Willamette University’s new pub talk series, “Distilled,” will kick off Wednesday, Nov. 1, at 7:30 p.m., with a talk from astrophysicist Rachel Dewey Thorsett, who will present “Distilled: Seeing the Dark with Gravitational Waves.”
The talk follows the Oct. 3 announcement of the 2017 Nobel Prize in Physics, which was awarded to three researchers behind the detection of gravitational waves using LIGO, the Laser Interferometer Gravitational-Wave Observatory.
“How do you ‘see’ the dark?” asks Dewey-Thorsett. “We’ll talk about how recent Nobel Prize-winning research — based on Einstein’s century-old theory of relativity — opens a new window to the cosmos.”
Before becoming an affiliated scholar in Willamette’s physics department, Dewey-Thorsett earned a bachelor’s degree from Harvard and a doctorate from Princeton, where she studied stellar evolution using radio astronomy and pulsars.

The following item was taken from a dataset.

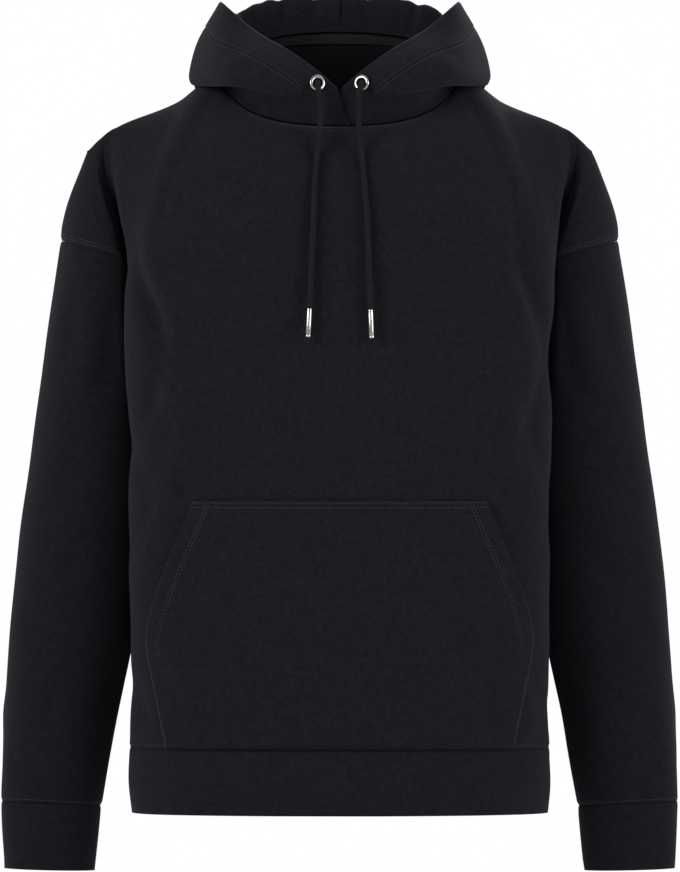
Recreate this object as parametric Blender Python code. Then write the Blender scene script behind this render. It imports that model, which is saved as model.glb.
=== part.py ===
"""Pullover hoodie in heavy fleece, standing hollow as if a wearer filled it.

Front faces -Y, +Z is up, and the origin is the middle of the neck base, level with
the points where the shoulder seams meet the neck.  The wearer's left is at +X.
Tables are in millimetres; one row is one section, line or fold of the garment.
"""

from collections import namedtuple

import bmesh
import bpy
import numpy as np
from mathutils import Quaternion, Vector

MM = 0.001

# --- cloth and seams -------------------------------------------------------
WALL = 2.0               # fleece thickness
SEAM_GAP = 0.5           # opening left between two pieces at a seam
SLEEVE_CLEAR = 3.0       # sleeve to body side
SIDE_SOFTNESS = 3.0      # how gently a sleeve bends where it meets that side
ARCH_RISE = 3.0          # underarm above the ends of the side and sleeve
HOOD_CROSSING = -9.0     # width at which the crossed hood front ends
POCKET_RISE = 1.0        # sewn pocket edge above the panel

# --- neck ------------------------------------------------------------------
NECK_HALF = 108.0        # half width of the neck between the shoulder seams
NECK_FRONT = 82.0        # neck seam forward of the shoulder line
NECK_BACK = 84.0         # neck seam behind the shoulder line
NECK_DROP = 54.0         # front neck below the shoulder points
NECK_RISE = 42.0         # back neck above the shoulder points
NECK_SQUARE = 2.4        # 2 is an ellipse, more is squarer
NECK_POINT_Z = -2.0

# --- body ------------------------------------------------------------------
BODY_SQUARE = 2.5
UNDERARM_Z = -190.0
HEM_SEAM_Z = -640.0
HEM_Z = -702.0

Body = namedtuple("Body", "z half front back edge_front edge_back groove")
BODY = (
    Body(UNDERARM_Z, 203, 128, 120, -50, 104, 30),
    Body(-260, 203, 131, 123, -50, 100, 30),
    Body(-350, 200, 131, 122, -48, 92, 25),
    Body(-450, 199, 131, 122, -42, 74, 16),
    Body(-550, 198, 131, 123, -34, 60, 5),
    Body(-600, 198, 132, 124, -28, 50, 1),
    Body(HEM_SEAM_Z, 199, 133, 125, -22, 40, 0),
)
HEM = (
    Body(HEM_SEAM_Z - SEAM_GAP, 199, 133, 125, -22, 40, 0),
    Body(-672, 200, 134, 126, -20, 36, 0),
    Body(HEM_Z, 197, 131, 123, -20, 36, 0),
)

# --- yoke: the lines that run from the neck and shoulder seam to the underarm ---
# top: the line's place on the seam; leave and arrive: its pull at the two ends.
Line = namedtuple("Line", "top_x top_y top_z leave_x leave_y leave_z arrive_x arrive_y arrive_z")
FRONT_LINES = {
    "centre": Line(0, 0, 0, 0, -62, -70, 0, -4, -130),
    "neck_point": Line(NECK_HALF, 0, NECK_POINT_Z, 6, -180, -14, 0, -6, -210),
    "shoulder": Line(156, 4, -29, 10, -150, -20, 4, -4, -200),
    "edge": Line(198, 7, -45, 50, -95, -50, -14, -4, -150),
    "side": Line(213, 9, -52, 60, -70, -60, -90, 130, -40),
    "cap_inner": Line(219, 9, -55, 56, -60, -62, -90, 130, -40),
    "cap_front": Line(232, 10, -66, 30, -60, -70, -10, -6, -110),
    "ridge": Line(240, 11, -75, 26, 0, -70, 4, 0, -90),
}
BACK_LINES = {
    "centre": Line(0, 0, 0, 0, 40, -70, 0, 4, -200),
    "neck_point": Line(NECK_HALF, 0, NECK_POINT_Z, 6, 170, -14, 0, 6, -210),
    "shoulder": Line(156, 4, -29, 10, 150, -20, 4, 4, -200),
    "edge": Line(198, 7, -45, 50, 105, -50, -14, 4, -150),
    "side": Line(213, 9, -52, 60, 80, -60, -60, -50, -60),
    "cap_inner": Line(219, 9, -55, 56, 70, -62, -60, -50, -60),
    "cap_front": Line(232, 10, -66, 30, 70, -70, -10, 6, -110),
    "ridge": Line(240, 11, -75, 26, 0, -70, 4, 0, -90),
}

# --- sleeves ---------------------------------------------------------------
Sleeve = namedtuple("Sleeve", "z_out z_in x_out x_in y_mid half_depth")
SLEEVE = (
    Sleeve(-160, -188, 265.5, 170, 27, 68),
    Sleeve(-218, -232, 274.5, 168, 28, 70),
    Sleeve(-293, -300, 285, 169, 31, 69),
    Sleeve(-370, -374, 295, 174, 28, 66),
    Sleeve(-450, -452, 306, 182, 22, 62),
    Sleeve(-520, -522, 313, 191, 17, 58),
    Sleeve(-597, -598, 317.8, 208.5, 11, 52),
    Sleeve(-645, -646, 320, 217, 7, 46),
    Sleeve(-692, -696, 321.6, 226, 3, 38),
)
CUFF = (
    Sleeve(-692.5, -696.5, 321.6, 226.5, 3, 38),
    Sleeve(-722, -726, 320.5, 229.5, 1, 35.5),
    Sleeve(-756, -758, 318.5, 232.5, -1, 33),
)

# --- kangaroo pocket -------------------------------------------------------
Pocket = namedtuple("Pocket", "z half edge_lift")
POCKET = (
    Pocket(-407, 137, 0),
    Pocket(-450, 151.5, 8),
    Pocket(-492, 166, 9),
    Pocket(-528, 176, 6),
    Pocket(-549, 179.5, 0),
    Pocket(-590, 172, 0),
    Pocket(-638.5, 162.5, 0),
)
POCKET_PUFF = 7.0        # belly of the pocket over the panel

# --- hood: one half, from the front edge round to the centre back ------------
# Each row runs from the neck seam: rise, fall, fold, belly, edge.
HoodLine = namedtuple("HoodLine", "turn rise fall fold belly edge")
HOOD = (
    HoodLine(-0.060, (-6, -87, -47), (-4, -90, -39), (-2, -92, -31), (0, -93, -24), (3, -92, -17)),
    HoodLine(0.115, (20, -87, -46), (20, -92, -37), (20, -95, -27), (20, -95, -15), (19, -90, -3)),
    HoodLine(0.280, (50, -82, -41), (51, -90, -29), (53, -101, -20), (53, -100, -3), (48, -82, 18)),
    HoodLine(0.520, (88, -60, -26), (94, -74, -16), (103, -90, -15), (100, -82, 12), (80, -56, 38)),
    HoodLine(0.980, (113, -6, 3), (124, -8, -4), (138, -10, -13), (128, -14, 22), (108, -22, 62)),
    HoodLine(1.350, (106, 46, 48), (121, 54, 30), (140, 66, -8), (136, 70, 26), (112, 44, 68)),
    HoodLine(1.680, (64, 86, 70), (84, 112, 20), (104, 148, -88), (112, 166, -24), (84, 122, 52)),
    HoodLine(2.000, (0, 98, 72), (0, 126, 8), (0, 164, -132), (0, 190, -58), (0, 164, 30)),
)
CROSS_STEP = 4.0         # the under half of the crossed front lies this far in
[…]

Held on the first Wednesday of the month at The Half Penny, Distilled pub talks feature scholars in an informal environment. The free presentations are geared for the public, and no background knowledge is needed. A question and answer session will follow the talk.
Just south of Madrona at 3743 Commercial St. S., The Half Penny is open to all ages until 9 p.m.